With as of 1992 more and more of such artists or contemporaries finding opportunities to be creating comics away from the Big Two?
During the witnessable shift or decline to advertising in print with the rise of non-printed media both as the internet since the mid-nineties?
Eventhough I've heard creatives and people having lived the 1960s state they thought photography would kill commercial art off way prior.
I'm not an expert but editors catering to getting quality creatives on board isn't happening at the Big Two, as they nowadays seem mostly
focused on redoing existing properties on TV or the big screen.
Mainly because the advertising for print or monopolizing distribution channels won't be bread and butter eversince what, 20 years already?
I'd think it wouldn't be the established legends but new talents publishers should cater to, and in case of the Big Two I hardly feel to see
any such catering altogether, but what do I know.
I would applaud the Big Two for any new titles with new and upcoming talents they could muster, but I don't feel the target audience, if
only since I enjoy buying stuff by those older generation artists, mainly. Especially non-Big-Two-type of stuff. I feel never need to read new
Batman or Spider-Man done by folks who have already thrived at doing those way back when. Do something new or at least what inspires such
artists personally the most. I still read Batman or Spider-Man, like the handful of favorites of those I can pick off a shelf if I feel like a re-read.
Of inspired new non-Big-Two stuff I haven't got everything I need just yet .
Last edited by Kees_L; 06-01-2018 at 05:18 PM.

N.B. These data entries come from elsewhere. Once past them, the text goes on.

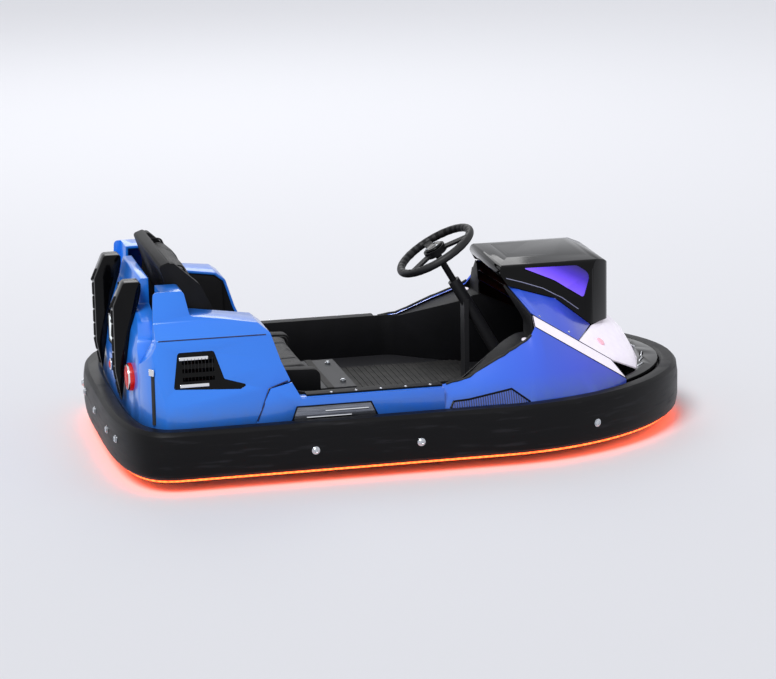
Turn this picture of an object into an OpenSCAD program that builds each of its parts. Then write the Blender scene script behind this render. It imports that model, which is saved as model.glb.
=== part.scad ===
// Electric bumper kart: one seat, a closed rubber bumper ring, four small wheels under the body.
// Origin on the floor under the middle of the ring. +X is forward, +Y is the driver's left, +Z is up.

/* [Overall] */
// Length over the rubber bumper
car_l = 1960; // [1900:10:2100]
// Width over the rubber bumper
car_w = 1190; // [1150:10:1260]
// How far the rounded front end reaches back from the tip
front_depth = 720; // [660:10:760]
// How far the rounded rear end reaches forward from the tail
rear_depth = 212; // [190:2:240]

/* [Bumper] */
// Thickness of the rubber ring
rubber_t = 65; // [55:1:72]
// Height of the ring's underside above the floor
ring_bottom = 45; // [38:1:52]
// Height of the ring's top above the floor
ring_top = 200; // [192:1:206]
// Roundness of the ring's outer edges
ring_round = 15; // [8:1:20]
// Thickness of the light strip under the ring
strip_t = 8; // [5:1:12]
// Width of the light strip under the ring
strip_w = 20; // [12:1:26]

/* [Frame] */
// Thickness of the steel hoop inside the ring
hoop_t = 6; // [4:1:8]
// Height of the frame's underside above the floor
frame_bottom = 60; // [56:1:64]
// Height of the frame's tubes
tube_h = 30; // [26:1:34]
// Width of the frame's tubes
tube_w = 40; // [34:1:44]
// Distance of each long rail from the middle
rail_y = 205; // [200:1:210]
// Height of the floor pan's underside above the frame
pan_rise = 35; // [33:1:38]
// Thickness of the floor pan
pan_t = 4; // [3:1:6]

/* [Body] */
// Wall thickness of the moulded panels
wall = 8; // [6:1:9]
// Height of the side panels' upper edge
sill_top = 264; // [258:1:270]
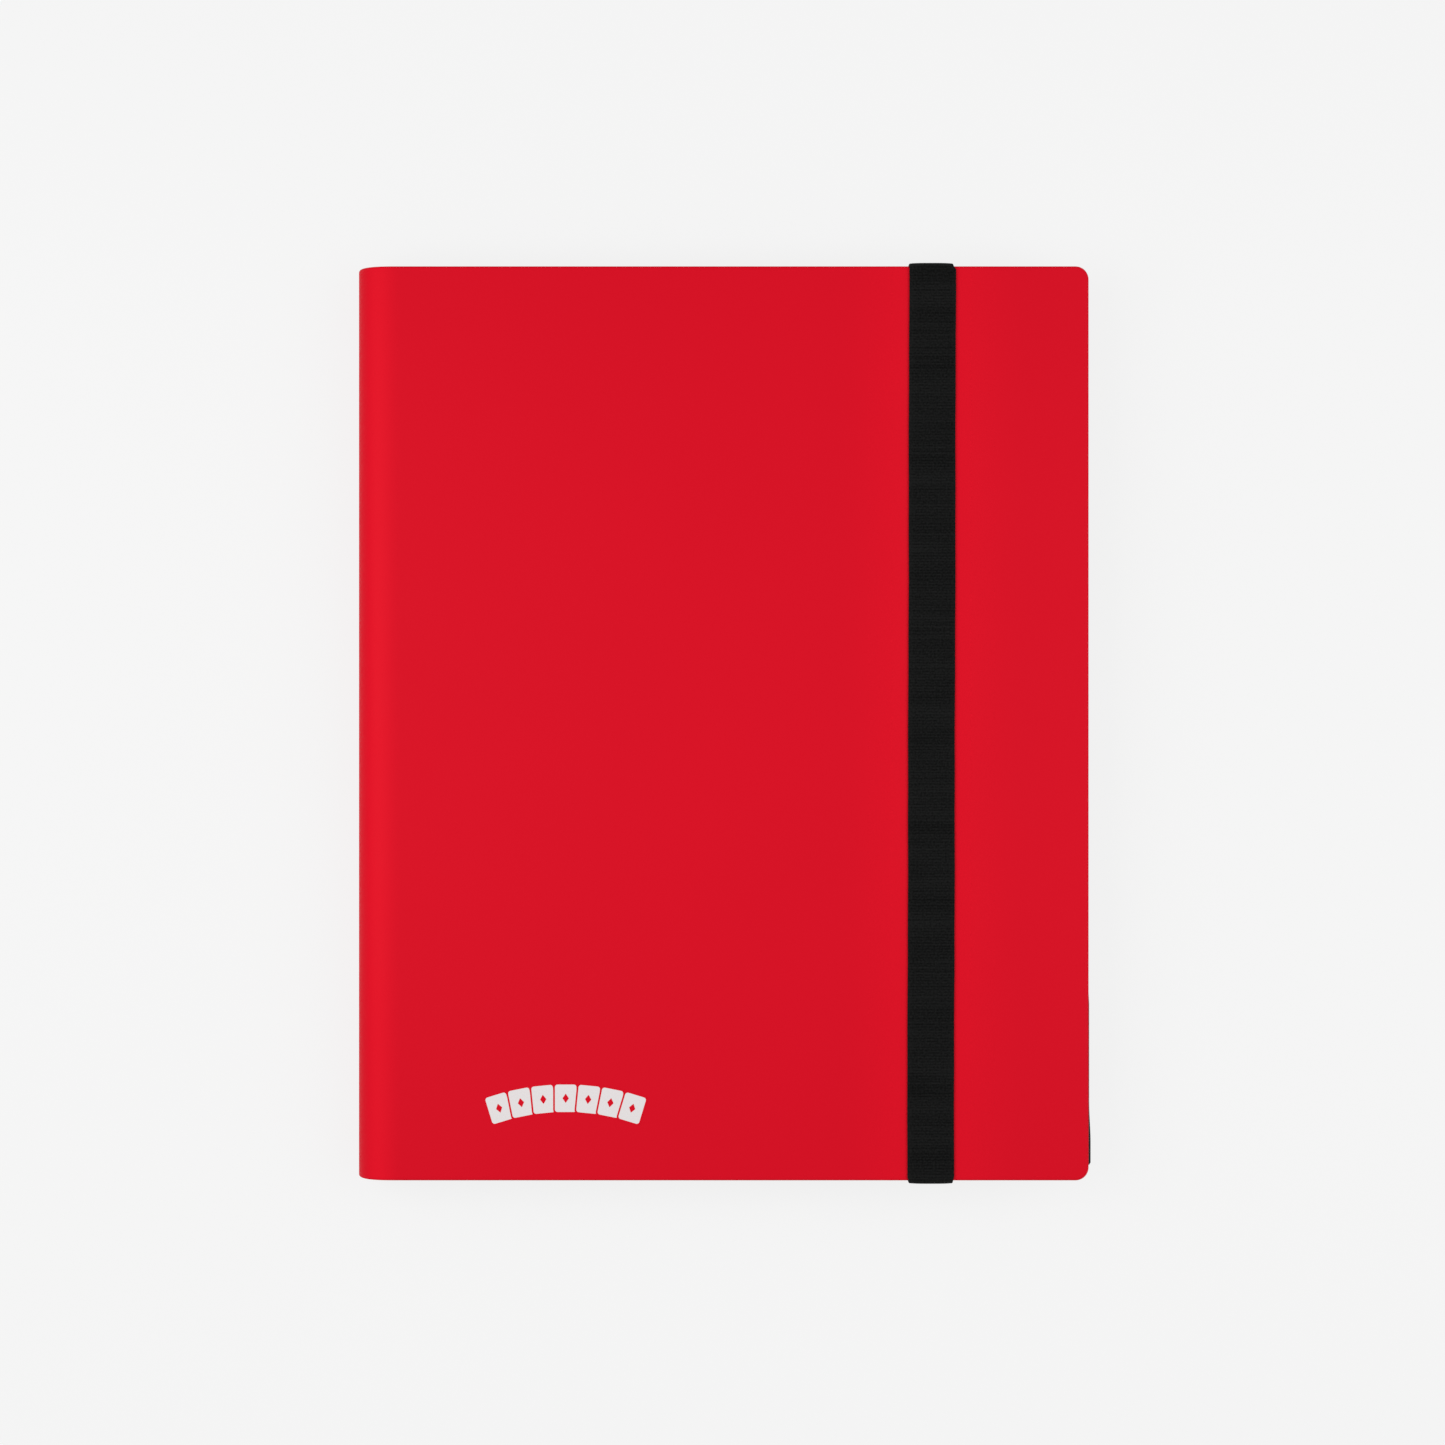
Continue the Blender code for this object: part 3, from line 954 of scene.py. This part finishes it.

SLINT / Mike Mignola / Walt Whitman / Arthur Lourié / Dr. Pepper
Perhaps? I don't doubt Shooter's skills as a writer or editor, but he's very much a guy of his time. You could make the argument that he'd bring the quality of the comics up as long as you're a fan of bronze age storytelling, but would that help sales in the modern age? What he did worked when you could sell comics at the drug store spinner rack and at the dawn of the direct market, but that market is slowly dying.